GOAL = Repeat everything from the line holding "for name, make" to the line holding "if empty is", inclusive, exactly. Leave out the rest.

PROVIDED DATA =
= = = = = = =

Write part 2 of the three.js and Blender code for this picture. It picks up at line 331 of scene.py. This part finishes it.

= = = = = = =

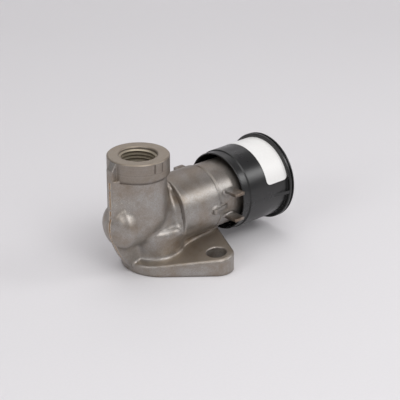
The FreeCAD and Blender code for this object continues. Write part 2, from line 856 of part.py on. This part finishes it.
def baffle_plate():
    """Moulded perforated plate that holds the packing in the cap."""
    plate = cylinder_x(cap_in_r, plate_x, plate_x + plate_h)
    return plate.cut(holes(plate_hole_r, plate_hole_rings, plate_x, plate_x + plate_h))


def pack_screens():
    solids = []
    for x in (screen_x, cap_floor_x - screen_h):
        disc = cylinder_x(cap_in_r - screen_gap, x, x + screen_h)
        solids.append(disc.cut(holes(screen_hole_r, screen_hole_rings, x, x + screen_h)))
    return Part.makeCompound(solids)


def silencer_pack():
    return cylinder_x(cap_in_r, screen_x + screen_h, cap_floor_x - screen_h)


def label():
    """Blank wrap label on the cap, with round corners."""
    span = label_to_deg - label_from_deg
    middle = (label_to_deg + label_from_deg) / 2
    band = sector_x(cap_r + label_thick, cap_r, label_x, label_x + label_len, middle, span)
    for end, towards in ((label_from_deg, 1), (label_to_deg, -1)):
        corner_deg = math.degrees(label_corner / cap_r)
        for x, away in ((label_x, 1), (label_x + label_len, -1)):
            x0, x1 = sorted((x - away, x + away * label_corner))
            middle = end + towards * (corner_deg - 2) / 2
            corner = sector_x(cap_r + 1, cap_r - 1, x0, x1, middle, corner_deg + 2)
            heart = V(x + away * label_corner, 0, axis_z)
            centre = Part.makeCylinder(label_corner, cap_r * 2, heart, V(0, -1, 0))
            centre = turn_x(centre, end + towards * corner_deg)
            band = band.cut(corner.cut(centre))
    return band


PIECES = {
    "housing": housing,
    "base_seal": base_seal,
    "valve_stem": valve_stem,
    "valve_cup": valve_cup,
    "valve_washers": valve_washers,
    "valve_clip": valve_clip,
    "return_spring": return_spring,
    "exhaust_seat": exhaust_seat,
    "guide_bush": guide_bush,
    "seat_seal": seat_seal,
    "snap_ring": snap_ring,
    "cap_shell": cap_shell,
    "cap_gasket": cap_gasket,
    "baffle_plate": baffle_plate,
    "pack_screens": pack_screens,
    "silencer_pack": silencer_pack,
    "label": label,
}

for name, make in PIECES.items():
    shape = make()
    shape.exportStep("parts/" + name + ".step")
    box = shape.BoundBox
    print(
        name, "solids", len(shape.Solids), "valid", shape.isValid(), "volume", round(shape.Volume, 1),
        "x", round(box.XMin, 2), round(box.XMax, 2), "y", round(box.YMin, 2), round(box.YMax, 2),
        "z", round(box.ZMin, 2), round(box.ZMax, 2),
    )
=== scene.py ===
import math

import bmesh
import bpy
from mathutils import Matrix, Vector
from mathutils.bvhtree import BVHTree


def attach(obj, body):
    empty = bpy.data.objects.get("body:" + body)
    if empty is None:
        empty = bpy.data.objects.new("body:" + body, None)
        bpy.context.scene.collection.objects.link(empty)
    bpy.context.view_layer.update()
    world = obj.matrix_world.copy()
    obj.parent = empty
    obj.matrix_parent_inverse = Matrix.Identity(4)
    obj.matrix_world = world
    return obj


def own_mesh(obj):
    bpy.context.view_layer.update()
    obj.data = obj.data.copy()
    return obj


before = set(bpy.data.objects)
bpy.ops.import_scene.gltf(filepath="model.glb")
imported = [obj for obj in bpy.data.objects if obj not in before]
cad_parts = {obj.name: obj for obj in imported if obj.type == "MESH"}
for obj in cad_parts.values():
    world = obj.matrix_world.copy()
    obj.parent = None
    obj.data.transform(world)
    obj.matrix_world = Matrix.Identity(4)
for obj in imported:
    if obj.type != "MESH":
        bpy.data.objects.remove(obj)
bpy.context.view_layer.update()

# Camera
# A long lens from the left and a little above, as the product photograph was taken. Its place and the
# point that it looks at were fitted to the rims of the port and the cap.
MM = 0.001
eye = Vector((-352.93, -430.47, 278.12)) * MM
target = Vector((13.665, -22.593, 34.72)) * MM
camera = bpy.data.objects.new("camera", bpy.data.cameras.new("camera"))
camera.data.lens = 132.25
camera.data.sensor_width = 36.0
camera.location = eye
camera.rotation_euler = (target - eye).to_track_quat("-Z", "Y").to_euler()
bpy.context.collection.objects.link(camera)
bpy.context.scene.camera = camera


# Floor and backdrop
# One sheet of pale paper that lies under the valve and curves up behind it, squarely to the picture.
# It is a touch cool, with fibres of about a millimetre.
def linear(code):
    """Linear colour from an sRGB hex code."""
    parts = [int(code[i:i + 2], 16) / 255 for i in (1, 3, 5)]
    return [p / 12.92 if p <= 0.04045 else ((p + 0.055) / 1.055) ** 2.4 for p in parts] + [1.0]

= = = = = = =

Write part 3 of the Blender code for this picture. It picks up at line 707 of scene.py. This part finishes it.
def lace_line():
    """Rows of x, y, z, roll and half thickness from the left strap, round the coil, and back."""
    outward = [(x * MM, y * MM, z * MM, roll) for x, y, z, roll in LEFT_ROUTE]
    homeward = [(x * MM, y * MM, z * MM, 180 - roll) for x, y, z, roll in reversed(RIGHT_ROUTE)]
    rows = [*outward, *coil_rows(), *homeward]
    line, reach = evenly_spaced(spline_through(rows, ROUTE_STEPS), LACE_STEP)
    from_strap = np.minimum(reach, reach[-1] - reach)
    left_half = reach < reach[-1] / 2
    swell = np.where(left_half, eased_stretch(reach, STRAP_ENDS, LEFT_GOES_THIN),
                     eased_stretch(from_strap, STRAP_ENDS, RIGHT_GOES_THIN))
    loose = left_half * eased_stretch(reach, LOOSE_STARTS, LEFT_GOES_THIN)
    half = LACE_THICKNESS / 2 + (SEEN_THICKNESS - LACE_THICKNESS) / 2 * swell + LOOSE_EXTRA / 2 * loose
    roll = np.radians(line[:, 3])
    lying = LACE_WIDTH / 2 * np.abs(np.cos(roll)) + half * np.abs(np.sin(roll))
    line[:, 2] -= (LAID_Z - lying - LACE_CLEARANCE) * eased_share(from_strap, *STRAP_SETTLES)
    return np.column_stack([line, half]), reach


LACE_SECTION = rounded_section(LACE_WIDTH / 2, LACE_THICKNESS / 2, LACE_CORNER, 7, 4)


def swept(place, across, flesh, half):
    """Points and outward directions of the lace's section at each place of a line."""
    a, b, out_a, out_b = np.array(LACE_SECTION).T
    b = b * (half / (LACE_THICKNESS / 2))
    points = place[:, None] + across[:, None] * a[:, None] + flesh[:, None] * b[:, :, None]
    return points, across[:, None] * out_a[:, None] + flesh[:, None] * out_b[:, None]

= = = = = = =

RESULT BELOW =
for name, make in PIECES.items():
    shape = make()
    shape.exportStep("parts/" + name + ".step")
    box = shape.BoundBox
    print(
        name, "solids", len(shape.Solids), "valid", shape.isValid(), "volume", round(shape.Volume, 1),
        "x", round(box.XMin, 2), round(box.XMax, 2), "y", round(box.YMin, 2), round(box.YMax, 2),
        "z", round(box.ZMin, 2), round(box.ZMax, 2),
    )
=== scene.py ===
import math

import bmesh
import bpy
from mathutils import Matrix, Vector
from mathutils.bvhtree import BVHTree


def attach(obj, body):
    empty = bpy.data.objects.get("body:" + body)
    if empty is None:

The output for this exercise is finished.